MacBeth and Marxist Theory

Marxist ideology doesn’t simply indicate a belief system, but a manipulative set of ideas designed to benefit a ruling class; one which dictates a false/faulty understanding of social reality and

economic foundations. The Marxist viewpoint, as it relates to Shakespeare, according to Wiatt Ropp, in his easy entitled “Marxist Criticism: MacBeth as Ideology,” suggests that Shakespeare legitimizes established authority and supports its values and beliefs.

He supports this theory with the supposition that MacBeth’s ambition and violent behavior “subverts his world’s natural order, and it results in the ruin of himself and those around him.” If society’s natural condition is harmonious, as those in power tend to assert, MacBeth’s undermining of the political order (killing the king), the moral order (his lies and murder), religious order (seeking the witches consult) and male dominated order (by giving into Lady Macbeth’s wishes), it stands to reason that MacBeth is bad and, therefore, must be punished. How else are those in power able to perpetuate their power?

Noam Chomsky suggests that it is the “intellectuals” within a society that tell the rest of the citizenry how to think and what to do. (87) These intellectuals tend to drift towards the upper end of the social spectrum for their own rewards, and as a result tend to support the interests of that ruling class.

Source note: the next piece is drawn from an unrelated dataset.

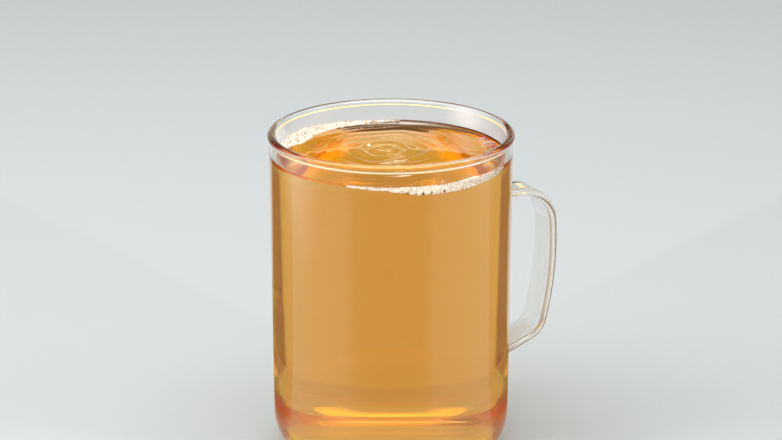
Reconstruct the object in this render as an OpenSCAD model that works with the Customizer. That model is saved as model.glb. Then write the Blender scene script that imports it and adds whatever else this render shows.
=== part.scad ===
// Straight-sided glass mug with a flat strap handle, filled with tea.
// The origin is the centre of the base; +Z is up and the handle stands out along +X.

/* [Mug] */
// Height from the base to the top of the rim
mug_h = 115; // [90:1:160]
// Outer diameter of the straight wall
mug_d = 83; // [66:1:110]
// Thickness of the wall
wall_t = 2.4; // [1.8:0.1:3.4]
// Thickness of the base
base_t = 4; // [3:0.5:8]
// Outer radius where the wall turns into the base
heel_r = 12; // [8:0.5:16]
// Inner radius where the wall turns into the floor
floor_r = 9; // [5:0.5:14]
// Thickness of the rounded bead along the rim
bead_t = 2.8; // [2.2:0.1:4]
// How far the bead stands out from the wall
bead_out = 0.5; // [0:0.1:1]

/* [Handle] */
// Width of the strap
strap_w = 13.4; // [9:0.2:18]
// Thickness of the strap, whose edges are fully rounded
strap_t = 2.8; // [2:0.1:4]
// How far the middle of the strap stands out from the wall at its widest
reach = 20.1; // [15:0.5:32]
// Drop from the top of the rim to the middle of the upper arm
arm_drop = 27.2; // [18:0.5:40]
// Drop from the upper arm to the widest point of the grip
bow_drop = 21.8; // [18:0.5:28]
// Drop from the upper arm to the centre of the lower bend
grip_drop = 47.9; // [38:0.5:56]
// Radius of the outward bow of the grip
bow_r = 115; // [80:5:200]
// Radius of the bend between the upper arm and the grip
upper_bend_r = 13; // [8:0.5:16]
// Radius of the bend between the grip and the lower arm
lower_bend_r = 8; // [5:0.5:12]
// Slope of the lower arm, down towards the wall
lower_arm_tilt = 22.5; // [0:0.5:35]

/* [Tea] */
// Free height from the tea up to the top of the rim
tea_drop = 8.8; // [7:0.2:40]
// Gap between the glass and what fills it
fill_gap = 0.05; // [0.02:0.01:0.2]
// Height that the meniscus climbs up the wall
meniscus_h = 1.2; // [0.6:0.1:2]
// Width of the meniscus
meniscus_w = 2.5; // [1.5:0.1:4]
// Number of ripple rings
ripple_count = 3; // [1:1:4]
// Distance from one ripple ring to the next
ripple_pitch = 5; // [3:0.5:6]
// Width of the hollow of a ripple
ripple_w = 3.5; // [1:0.1:5]
// Depth of the hollow of a ripple
ripple_depth = 0.2; // [0.1:0.05:0.4]
// Distance from the mug's axis to the middle of the ripples
ripple_shift = 8; // [0:0.5:10]

/* [Foam] */
// Greatest width of the foam at the back
back_foam_w = 6; // [3:0.5:9]
// Half the height of that foam where it meets the wall
back_foam_h = 2.2; // [1:0.1:3]
// Greatest width of the thin foam that trails off from it
film_foam_w = 1.6; // [1:0.1:3]
// Half the height of that thin foam
film_foam_h = 1; // [0.5:0.1:2]
// Greatest width of the foam at the front
front_foam_w = 4; // [2:0.5:7]
// Half the height of that foam where it meets the wall
front_foam_h = 1.6; // [1:0.1:3]

/* [Hidden] */
$fn = 120;

mug_r = mug_d / 2;
inner_r = mug_r - wall_t;
rim_z = mug_h - bead_t / 2;
bead_r = mug_r + bead_out - bead_t / 2;

arm_z = mug_h - arm_drop;
bow_z = arm_z - bow_drop;
bow_x = mug_r + reach - bow_r;
upper_bend_z = arm_z - upper_bend_r;
upper_bend_a = asin((upper_bend_z - bow_z) / (bow_r - upper_bend_r));
upper_bend_x = bow_x + (bow_r - upper_bend_r) * cos(upper_bend_a);
lower_bend_z = arm_z - grip_drop;
lower_bend_a = asin((lower_bend_z - bow_z) / (bow_r - lower_bend_r));
lower_bend_x = bow_x + (bow_r - lower_bend_r) * cos(lower_bend_a);

// The grip and the arms lap the bends between them, and are a hair thicker there.
lap = 0.4;
lap_extra = 0.1;

tea_z = mug_h - tea_drop;
fill_r = inner_r - fill_gap;
meniscus_steps = 4;
ripple_a = 81;

back_foam_a = 117;
back_foam_span = 26;
back_foam_lift = 0.6;
film_foam_a = 90;
film_foam_span = 34;
film_foam_lift = 0.5;
front_foam_a = -87;
front_foam_span = 38;
front_foam_lift = -0.3;

// Half of the upright section of a round body whose lower corner is rounded.
module half_section(r, bottom, top, corner_r) {
    translate([0, bottom + corner_r]) square([r, top - bottom - corner_r]);
    translate([0, bottom]) square([r - corner_r, corner_r]);
    intersection() {
        translate([r - corner_r, bottom + corner_r]) circle(corner_r);
        translate([r - corner_r, bottom]) square(corner_r);
    }
}

module glass_wall() {
    rotate_extrude() {
        difference() {
            half_section(mug_r, 0, rim_z, heel_r);
            half_section(inner_r, base_t, mug_h, floor_r);
        }
        translate([bead_r, rim_z]) circle(bead_t / 2);
    }
}

// Cross-section of the strap, square to its route.
module strap_section(extra = 0) {
    t = strap_t + extra;
    w = strap_w + extra;
    square([t, w - t], center = true);
    for (side = [-1, 1]) translate([0, side * (w - t) / 2]) circle(t / 2);
}

// A stretch of the strap that bends about the point (x, z) of the handle's plane.
module strap_bend(x, z, r, from, to, extra = 0) {
    translate([x, 0, z]) rotate([90, 0, 0]) rotate([0, 0, from])
        rotate_extrude(angle = to - from) translate([r, 0]) strap_section(extra);
}

// A straight arm from the end of a bend into the wall. side is 1 for the upper arm and -1 for the lower.
module strap_arm(x, z, r, at, side) {
    translate([x, 0, z]) rotate([90, 0, 0]) rotate([0, 0, at]) translate([r, -side * lap, 0])
        rotate([-90 * side, 0, 0]) linear_extrude(mug_r) strap_section(lap_extra);
}

module handle() {
    lower_end_a = lower_arm_tilt - 90;
    lap_a = lap / bow_r * 180 / PI;
    difference() {
        union() {
            strap_bend(upper_bend_x, upper_bend_z, upper_bend_r, upper_bend_a, 90);
            strap_bend(lower_bend_x, lower_bend_z, lower_bend_r, lower_end_a, lower_bend_a);
            strap_bend(bow_x, bow_z, bow_r, lower_bend_a - lap_a, upper_bend_a + lap_a, lap_extra);
            strap_arm(upper_bend_x, upper_bend_z, upper_bend_r, 90, 1);
            strap_arm(lower_bend_x, lower_bend_z, lower_bend_r, lower_end_a, -1);
        }
        cylinder(h = mug_h, r = mug_r - wall_t / 2);
    }
}

module mug() {
    color("lightcyan", 0.4) {
        glass_wall();
        handle();
    }
}
// A lens-shaped ring, wide in r and low in z, that comes out of the wall as a crescent.
// The ring is so large and so far off the axis that span degrees away from its middle it is gone.
module foam_ring(at, span, w, h, lift) {
    end_r = inner_r + w;
    shift = (end_r * end_r - inner_r * inner_r) / (2 * (inner_r - end_r * cos(span)));
    lens_r = (w * w + h * h) / (2 * h);
    rotate([0, 0, at]) translate([-shift, 0, tea_z + lift]) rotate_extrude($fn = 360)
        translate([inner_r + shift, 0]) intersection() {
            translate([0, h - lens_r]) circle(lens_r);
            translate([0, lens_r - h]) circle(lens_r);
        }
}

module back_rings() {
    foam_ring(back_foam_a, back_foam_span, back_foam_w, back_foam_h, back_foam_lift);
    foam_ring(film_foam_a, film_foam_span, film_foam_w, film_foam_h, film_foam_lift);
}

module front_ring() {
    foam_ring(front_foam_a, front_foam_span, front_foam_w, front_foam_h, front_foam_lift);
}

// The space inside the glass from the middle of the tea up to the rim.
module upper_space() {
    translate([0, 0, tea_z / 2]) cylinder(h = mug_h - tea_z / 2, r = fill_r);
}

module foam_back() {
    color("seashell") intersection() {
        back_rings();
        upper_space();
    }
}

module foam_front() {
    color("seashell") intersection() {
        front_ring();
        upper_space();
    }
}

// Tea up to its level, with the meniscus along the wall.
module tea_body() {
    middle_z = tea_z / 2;
    rotate_extrude() {
        half_section(fill_r, base_t + fill_gap, middle_z, floor_r - fill_gap);
        polygon(concat(
            [[0, tea_z], [0, middle_z], [fill_r, middle_z]],
            [for (i = [meniscus_steps:-1:0]) let (t = i / meniscus_steps)
                [fill_r - meniscus_w * (1 - t), tea_z + meniscus_h * t * t]]
        ));
    }
}

// Shallow round-bottomed hollows, one ring outside the other.
module ripples() {
    groove_r = (ripple_w * ripple_w / 4 + ripple_depth * ripple_depth) / (2 * ripple_depth);
    rotate([0, 0, ripple_a]) translate([ripple_shift, 0, tea_z])
        for (i = [1:ripple_count]) rotate_extrude() intersection() {
            translate([i * ripple_pitch, groove_r - ripple_depth]) circle(groove_r);
            translate([i * ripple_pitch - ripple_w / 2, -1]) square([ripple_w, 1 + meniscus_h]);
        }
}

module tea() {
    color("peru") difference() {
        tea_body();
        ripples();
        back_rings();
        front_ring();
    }
}

mug();
tea();
foam_back();
foam_front();
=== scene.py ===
"""Looks of a glass cup of tea: clear mug, golden tea with ripples, foam and bubbles, in a pale studio."""

import math

import bmesh
import bpy
import numpy as np
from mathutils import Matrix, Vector


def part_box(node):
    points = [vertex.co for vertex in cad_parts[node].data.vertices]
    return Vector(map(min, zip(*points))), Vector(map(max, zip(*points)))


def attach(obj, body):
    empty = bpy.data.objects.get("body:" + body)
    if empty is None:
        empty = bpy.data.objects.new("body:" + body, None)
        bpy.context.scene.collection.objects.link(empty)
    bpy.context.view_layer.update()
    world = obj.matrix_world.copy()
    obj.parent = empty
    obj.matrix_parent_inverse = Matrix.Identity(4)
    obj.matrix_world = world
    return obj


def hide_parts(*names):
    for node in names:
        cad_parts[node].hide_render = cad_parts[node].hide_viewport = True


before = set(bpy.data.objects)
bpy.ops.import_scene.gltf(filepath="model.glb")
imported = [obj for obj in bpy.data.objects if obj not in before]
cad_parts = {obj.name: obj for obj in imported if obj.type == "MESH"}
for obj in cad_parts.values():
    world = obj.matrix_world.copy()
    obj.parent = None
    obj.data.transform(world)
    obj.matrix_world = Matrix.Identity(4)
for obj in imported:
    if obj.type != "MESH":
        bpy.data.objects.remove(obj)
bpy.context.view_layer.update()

MM = 0.001
RANDOM = np.random.default_rng(11)

# Sizes in millimetres. The frame gives the outer ones and the rest repeat the part's own values.
MUG_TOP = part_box("mug")[1] / MM
TEA_LOW, TEA_HIGH = (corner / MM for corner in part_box("tea"))
RIM_Y = MUG_TOP.y
MUG_H = MUG_TOP.z
BEAD_T = 2.8
BEAD_OUT = 0.5
BEAD_FILLET = 1.0
FILL_GAP = 0.05
MUG_R = RIM_Y - BEAD_OUT
INNER_R = TEA_HIGH.y + FILL_GAP
BEAD_R = RIM_Y - BEAD_T / 2
RIM_Z = MUG_H - BEAD_T / 2
BASE_T = TEA_LOW.z - FILL_GAP
HEEL_R = 12.0
FLOOR_R = 9.0

STRAP_W = 13.4
STRAP_T = 2.8
REACH = 20.1
ARM_DROP = 27.2
BOW_DROP = 21.8
GRIP_DROP = 47.9
BOW_R = 115.0
UPPER_BEND_R = 13.0
LOWER_BEND_R = 8.0
LOWER_ARM_TILT = math.radians(22.5)

MENISCUS_H = 1.2
MENISCUS_W = 2.5
TEA_Z = TEA_HIGH.z - MENISCUS_H
WALL_OVERLAP = 0.15

# The view: where the camera stands about the middle of the rim, how far its axis dips, and its lens.
VIEW_AZIMUTH = math.radians(-25.0)
RIM_ELEVATION = math.radians(16.4)
AXIS_ELEVATION = math.radians(19.05)
CAMERA_DISTANCE = 631.0
LENS = 85.4


# ---------------------------------------------------------------- helpers

def arc(cx, cz, rx, rz, start, end, steps):
    """Points of an elliptical arc in the (r, z) plane, with both ends. Angles are in degrees."""
    angles = np.radians(np.linspace(start, end, steps + 1))
    return [(cx + rx * math.cos(a), cz + rz * math.sin(a)) for a in angles]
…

Messages that support, for example, the president, the law and the system, then, are the inevitable end result of their undertakings.

According to George Orwell, “Shakespeare liked to stand well with the rich and powerful, and was capable of flattering them in the most servile way. He is also noticeably cautious…in his manner of uttering unpopular opinions. Almost never dos he put a subversive or skeptical remark into the mouth of a character likely to be identified with himself.” (61)

The implication here is that Shakespeare and MacBeth, exist to support the established authority and social order, that this authority is fair and good and that those who threaten it, as Macbeth has, deserve whatever ill-fortune befalls them. The end game this ideology exists to create is an attitude of resignation; one which encourages the notion that change is not only undesireable, but, more than likely, unmanageable.